[Start of Entries shown]
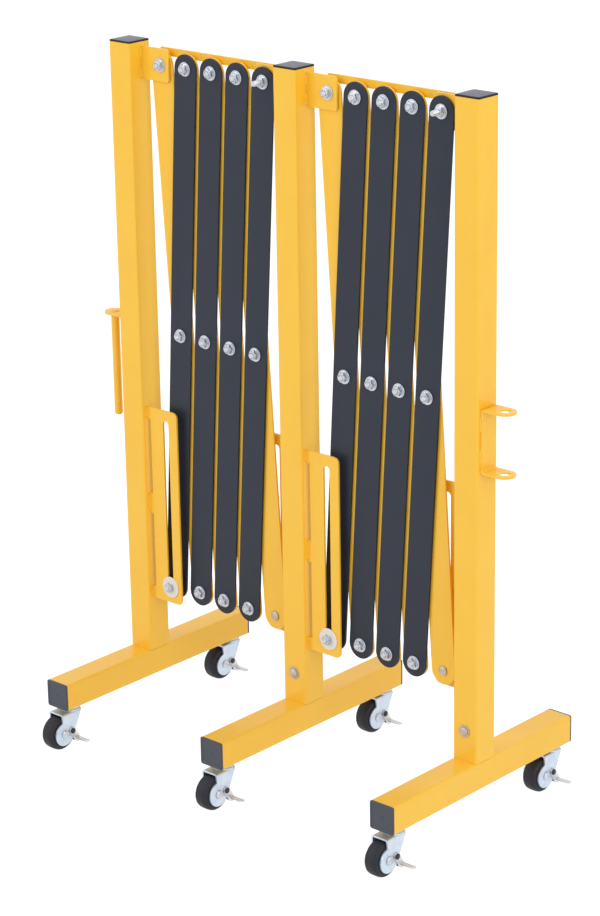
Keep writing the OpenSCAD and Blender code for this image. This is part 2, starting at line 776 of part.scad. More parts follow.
module post_left() { color(yellow) at_base() post_tube(-post_pitch, 1); }
module post_mid() { color(yellow) at_base() post_tube(0, -1); }
module post_right() { color(yellow) at_base() post_tube(post_pitch, -1); }

module foot_left() { color(yellow) at_base() foot_frame(-post_pitch, 1); }
module foot_mid() { color(yellow) at_base() foot_frame(0, -1); }
module foot_right() { color(yellow) at_base() foot_frame(post_pitch, -1); }

module caps_left() { at_base() cap_set(-post_pitch); }
module caps_mid() { at_base() cap_set(0); }
module caps_right() { at_base() cap_set(post_pitch); }

module brackets_left() {
    color(yellow) at_base() {
        start_brackets(-post_pitch);
        coupling_pin(-post_pitch);
    }
}
module brackets_mid() {
    color(yellow) at_base() {
        end_brackets(0);
        start_brackets(0);
    }
}
module brackets_right() {
    color(yellow) at_base() {
        end_brackets(post_pitch);
        coupling_eyes(post_pitch);
    }
}

module hardware_left() { hardware(-post_pitch, 1, true); }
module hardware_mid() { hardware(0, -1, true); }
module hardware_right() { hardware(post_pitch, -1, false); }

module black_l1() { black_slat(0, 1); }
module black_l2() { black_slat(0, 2); }
module black_l3() { black_slat(0, 3); }
module black_l4() { black_slat(0, 4); }
module yellow_l1() { yellow_slat(0, 1); }
module yellow_l2() { yellow_slat(0, 2); }
module yellow_l3() { yellow_slat(0, 3); }
module yellow_l4() { yellow_slat(0, 4); }
module black_r1() { black_slat(1, 1); }
module black_r2() { black_slat(1, 2); }
module black_r3() { black_slat(1, 3); }
module black_r4() { black_slat(1, 4); }
module yellow_r1() { yellow_slat(1, 1); }
module yellow_r2() { yellow_slat(1, 2); }
module yellow_r3() { yellow_slat(1, 3); }
module yellow_r4() { yellow_slat(1, 4); }

module bolts_l1() { slat_bolts(0, 1); }
module bolts_l2() { slat_bolts(0, 2); }
module bolts_l3() { slat_bolts(0, 3); }
module bolts_l4() { slat_bolts(0, 4); }
module bolts_r1() { slat_bolts(1, 1); }
module bolts_r2() { slat_bolts(1, 2); }
module bolts_r3() { slat_bolts(1, 3); }
module bolts_r4() { slat_bolts(1, 4); }

module latch_left() { latch(0); }
module latch_right() { latch(1); }

module fork_lf() { fork(-post_pitch, -1); }
module fork_lr() { fork(-post_pitch, 1); }
module fork_mf() { fork(0, -1); }
module fork_mr() { fork(0, 1); }
module fork_rf() { fork(post_pitch, -1); }
module fork_rr() { fork(post_pitch, 1); }

module wheel_lf() { wheel(-post_pitch, -1); }
module wheel_lr() { wheel(-post_pitch, 1); }
module wheel_mf() { wheel(0, -1); }
module wheel_mr() { wheel(0, 1); }
module wheel_rf() { wheel(post_pitch, -1); }
module wheel_rr() { wheel(post_pitch, 1); }

module brake_lf() { brake(-post_pitch, -1); }
module brake_lr() { brake(-post_pitch, 1); }
module brake_mf() { brake(0, -1); }
module brake_mr() { brake(0, 1); }
module brake_rf() { brake(post_pitch, -1); }
module brake_rr() { brake(post_pitch, 1); }

post_left();
post_mid();
post_right();
foot_left();
foot_mid();
foot_right();
caps_left();
caps_mid();
caps_right();
brackets_left();
brackets_mid();
brackets_right();
hardware_left();
hardware_mid();
hardware_right();
black_l1();
black_l2();
black_l3();
black_l4();
yellow_l1();
yellow_l2();
yellow_l3();
yellow_l4();
black_r1();
black_r2();
black_r3();
black_r4();
yellow_r1();
yellow_r2();
yellow_r3();
yellow_r4();
bolts_l1();
bolts_l2();
bolts_l3();
bolts_l4();
bolts_r1();
bolts_r2();
bolts_r3();
bolts_r4();
latch_left();
latch_right();
fork_lf();
fork_lr();
fork_mf();
fork_mr();
fork_rf();
fork_rr();
wheel_lf();
wheel_lr();
wheel_mf();
wheel_mr();
wheel_rf();
wheel_rr();
brake_lf();
brake_lr();
brake_mf();
brake_mr();
brake_rf();
brake_rr();
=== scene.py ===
"""Finished look of the folded expandable barrier gate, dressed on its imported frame.

The gate has three posts on wheeled feet and two folding slat lattices between them. Sizes and shapes
below are in millimetres, in the frame of the whole gate: +X along the row of posts, -Y to the front,
+Z up, with the floor at zero. A finished piece is turned into metres when it enters the scene.
"""

import json
import logging
import math
from collections.abc import Callable, Sequence
from dataclasses import dataclass, field
from enum import Enum

import bmesh
import bpy
from mathutils import Matrix, Vector
from mathutils.geometry import tessellate_polygon


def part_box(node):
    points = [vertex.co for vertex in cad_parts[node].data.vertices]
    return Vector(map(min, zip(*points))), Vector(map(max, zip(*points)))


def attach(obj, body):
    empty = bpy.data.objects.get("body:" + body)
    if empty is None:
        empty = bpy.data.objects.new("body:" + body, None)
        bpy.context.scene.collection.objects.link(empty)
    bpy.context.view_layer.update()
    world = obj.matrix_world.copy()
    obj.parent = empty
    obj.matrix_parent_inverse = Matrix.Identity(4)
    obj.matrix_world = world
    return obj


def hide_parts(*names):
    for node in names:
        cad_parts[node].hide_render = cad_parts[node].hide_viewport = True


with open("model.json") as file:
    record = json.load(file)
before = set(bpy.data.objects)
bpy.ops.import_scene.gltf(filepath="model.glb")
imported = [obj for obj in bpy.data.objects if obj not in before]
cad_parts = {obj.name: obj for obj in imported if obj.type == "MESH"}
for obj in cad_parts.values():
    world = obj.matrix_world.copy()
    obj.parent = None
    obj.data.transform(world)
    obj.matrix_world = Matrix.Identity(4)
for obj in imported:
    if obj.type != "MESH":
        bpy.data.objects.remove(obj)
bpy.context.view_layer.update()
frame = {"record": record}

log = logging.getLogger("gate")

MM = 0.001
HOLE_GAP = 0.05
WELD_R = 1.7
SLAT_HALF = 383.5
SHARP_ANGLE = math.radians(38.0)

Point = tuple[float, float]
Colour = tuple[float, float, float]


class Slot(Enum):
    """Material slots of the gate's record."""

    YELLOW = "yellow_coat"
    BLACK = "black_coat"
    PLASTIC = "black_plastic"
    ZINC = "zinc_steel"
    LEVER = "lever_steel"
    RUBBER = "wheel_rubber"


class Facing(Enum):
    """Direction in which a form grows, as the turn that brings its own +Z there."""

    FRONT = ("X", 90.0)
    REAR = ("X", -90.0)
    RIGHT = ("Y", 90.0)
    LEFT = ("Y", -90.0)
    UP = ("Z", 0.0)

    def at(self, x: float, y: float, z: float, spin: float = 0.0) -> Matrix:
        """Gives the placing of a form.

        Args:
            x: Place along the row of posts.
            y: Place from front to rear.
            z: Height.
            spin: Turn of the form about its own axis, in degrees.

        Returns:
            The matrix from the form's own space to the gate's frame.
        """
        axis, angle = self.value
        turn = Matrix.Rotation(math.radians(angle), 4, axis)
        return Matrix.Translation((x, y, z)) @ turn @ Matrix.Rotation(math.radians(spin), 4, "Z")


def arc(centre: Point, radius: float, start: float, end: float, steps: int) -> list[Point]:
    """Gives points on an arc.

    Args:
        centre: Middle of the arc.
        radius: Radius of the arc.
        start: First angle in degrees, anticlockwise from +x.
        end: Last angle in degrees.
        steps: Number of straight steps along the arc.

    Returns:
        The steps + 1 points from start to end.
    """
    angles = [math.radians(start + (end - start) * i / steps) for i in range(steps + 1)]
    return [(centre[0] + radius * math.cos(a), centre[1] + radius * math.sin(a)) for a in angles]


def circle(centre: Point, radius: float, steps: int = 28) -> list[Point]:
    """Gives the points of a full circle around centre, without a doubled last point."""
    return arc(centre, radius, 0.0, 360.0, steps)[:-1]


def round_box(width: float, height: float, radius: float, steps: int = 5) -> list[Point]:
    """Gives the outline of a rectangle with round corners around the origin.

    Args:
        width: Size along x.
        height: Size along y.
        radius: Radius of the corners.
        steps: Number of straight steps in each corner.

    Returns:
        The outline, anticlockwise.
    """
    x, y = width / 2 - radius, height / 2 - radius
    corners = [((x, y), 0.0), ((-x, y), 90.0), ((-x, -y), 180.0), ((x, -y), 270.0)]
    return [p for middle, start in corners for p in arc(middle, radius, start, start + 90.0, steps)]


def capsule(half_length: float, radius: float, steps: int = 16) -> list[Point]:
    """Gives the outline of a strip along y with round ends.

    Args:
        half_length: Distance from the origin to the middle of each round end.
        radius: Radius of the ends, half the width of the strip.
        steps: Number of straight steps in each end.

    Returns:
        The outline, anticlockwise.
    """
    top = arc((0.0, half_length), radius, 0.0, 180.0, steps)
    return top + arc((0.0, -half_length), radius, 180.0, 360.0, steps)


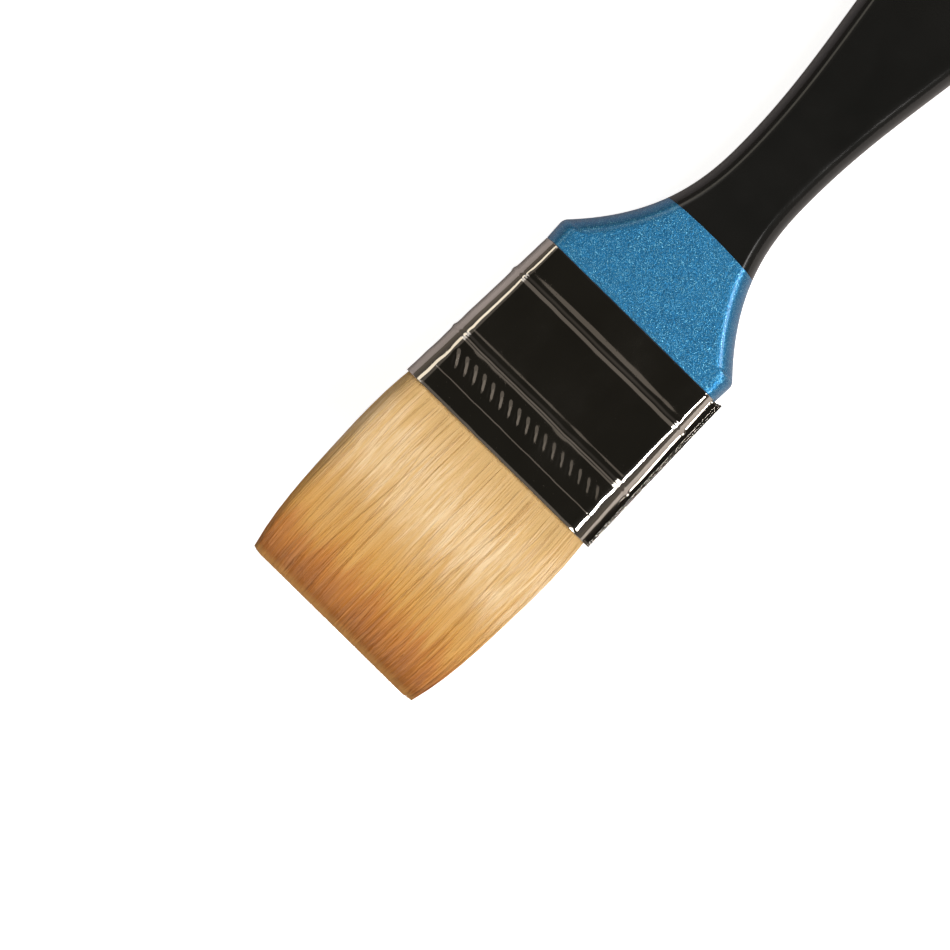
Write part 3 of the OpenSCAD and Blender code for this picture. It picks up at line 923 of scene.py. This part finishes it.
def around_brush(azimuth, elevation, distance, target):
    """A place seen from the target at that azimuth from +X and elevation, in degrees."""
    a, e = math.radians(azimuth), math.radians(elevation)
    return (
        target[0] + distance * math.cos(e) * math.cos(a),
        target[1] + distance * math.cos(e) * math.sin(a),
        target[2] + distance * math.sin(e),
    )


def make_lights():
    target = (0.05, 0.0, 0.005)
    white = (1.0, 0.985, 0.96)
    cream = (1.0, 0.93, 0.78)
    key_side = (0.049, 0.0, 0.005)
    dull = (1.0, 0.90, 0.80)
    # The key is near, so that the ferrule mirrors it and the handle, whose sides face elsewhere, doesn't
    softbox("key", around_brush(90, 43, 0.28, key_side), key_side, (0.062, 0.046), 30, white)
    softbox("far_strip", around_brush(-90, 44, 0.7, target), target, (0.75, 0.22), 1.4, cream)
    softbox("far_glow", around_brush(-90, 66, 0.7, target), target, (0.75, 0.22), 0.09, dull)
    softbox("front_glow", around_brush(0, 66, 0.7, target), target, (0.75, 0.36), 0.14, dull)
    for azimuth, radiance in ((45, 6.3), (138, 6.0), (-45, 0.8), (-135, 0.8)):
        place = around_brush(azimuth, 46, 0.8, target)
        softbox("fill_%d" % azimuth, place, target, (0.32, 0.44), radiance, white)


def make_world():
    """A dim room: darkest overhead, a little lighter towards the floor."""
    world = bpy.data.worlds.new("room")
    bpy.context.scene.world = world
    world.use_nodes = True
    tree = world.node_tree
    nodes, links = tree.nodes, tree.links
    background = nodes["Background"]
    coordinates = nodes.new("ShaderNodeTexCoord")
    separate = nodes.new("ShaderNodeSeparateXYZ")
    links.new(coordinates.outputs["Generated"], separate.inputs[0])
    ramp = nodes.new("ShaderNodeValToRGB")
    set_stops(ramp.color_ramp, [
        (0.0, (0.16, 0.14, 0.12)),
        (0.45, (0.10, 0.09, 0.08)),
        (0.85, (0.035, 0.033, 0.03)),
        (0.97, (0.018, 0.017, 0.014)),
    ])
    links.new(separate.outputs[2], ramp.inputs[0])
    links.new(ramp.outputs[0], background.inputs["Color"])


def make_camera():
    """Straight above the brush, turned so that the handle points to the upper right."""
    turn = math.radians(134.5)
    right = Vector((math.cos(turn), math.sin(turn), 0))
    up = Vector((-math.sin(turn), math.cos(turn), 0))
    mouth = Vector((mouth_x * MM, 0, middle_z * MM))
    mouth_right_of_middle = 0.0032
    mouth_above_middle = 0.00274
    target = mouth - right * mouth_right_of_middle - up * mouth_above_middle
    distance = 0.9
    frame_width = 0.1448
    data = bpy.data.cameras.new("camera")
    data.sensor_width = 36
    data.lens = 36 * distance / frame_width
    data.clip_start = 0.01
    camera = bpy.data.objects.new("camera", data)
    bpy.context.scene.collection.objects.link(camera)
    camera.location = target + Vector((0, 0, distance))
    camera.rotation_euler = (0, 0, turn)
    bpy.context.scene.camera = camera
    bpy.context.scene.view_settings.view_transform = "Standard"


# ---- the brush ----

make_camera()
make_world()
make_lights()
make_floor()

blue = make_blue_coat()
black = make_black_coat()
sheet = make_ferrule()
seam = make_seam()
core = make_core()
strands = make_strands()

wear([blue], blue_lacquer())
wear([black], black_lacquer())
wear([sheet] + seam, nickel_plate())
wear([core], filaments("packed_filaments", False))
wear(strands, filaments("loose_filaments", True))
dress_node("wooden_handle", bare_wood())
dress_node("tenon_glue", set_adhesive("glue", (0.70, 0.62, 0.42), (0.88, 0.82, 0.66), 2500))
dress_node("heel_resin", set_adhesive("resin", (0.52, 0.32, 0.10), (0.78, 0.58, 0.26), 1800))

for piece in [blue, black, sheet] + seam:
    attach(piece, "brush")
for piece in [core] + strands:
    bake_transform(piece)

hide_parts("blue_lacquer")
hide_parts("black_lacquer")
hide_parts("ferrule")
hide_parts("tuft", "tuft_root")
[End of Entries shown]
◆ What you have to do:
From the opening line of the data above through the line that contains "hardware(post_pitch, -1, false);", please print each line as it stands and only those lines.

◆ Full answer:
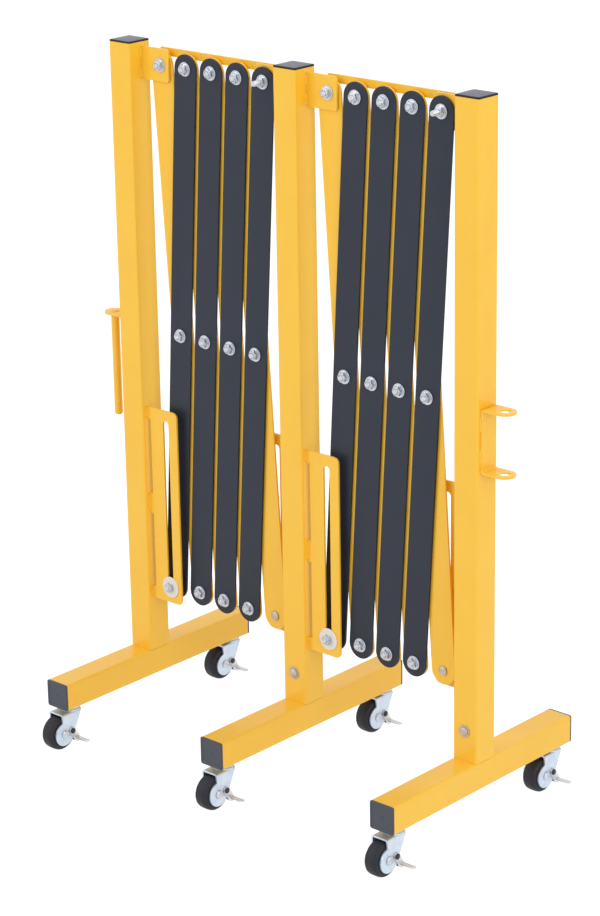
Keep writing the OpenSCAD and Blender code for this image. This is part 2, starting at line 776 of part.scad. More parts follow.
module post_left() { color(yellow) at_base() post_tube(-post_pitch, 1); }
module post_mid() { color(yellow) at_base() post_tube(0, -1); }
module post_right() { color(yellow) at_base() post_tube(post_pitch, -1); }

module foot_left() { color(yellow) at_base() foot_frame(-post_pitch, 1); }
module foot_mid() { color(yellow) at_base() foot_frame(0, -1); }
module foot_right() { color(yellow) at_base() foot_frame(post_pitch, -1); }

module caps_left() { at_base() cap_set(-post_pitch); }
module caps_mid() { at_base() cap_set(0); }
module caps_right() { at_base() cap_set(post_pitch); }

module brackets_left() {
    color(yellow) at_base() {
        start_brackets(-post_pitch);
        coupling_pin(-post_pitch);
    }
}
module brackets_mid() {
    color(yellow) at_base() {
        end_brackets(0);
        start_brackets(0);
    }
}
module brackets_right() {
    color(yellow) at_base() {
        end_brackets(post_pitch);
        coupling_eyes(post_pitch);
    }
}

module hardware_left() { hardware(-post_pitch, 1, true); }
module hardware_mid() { hardware(0, -1, true); }
module hardware_right() { hardware(post_pitch, -1, false); }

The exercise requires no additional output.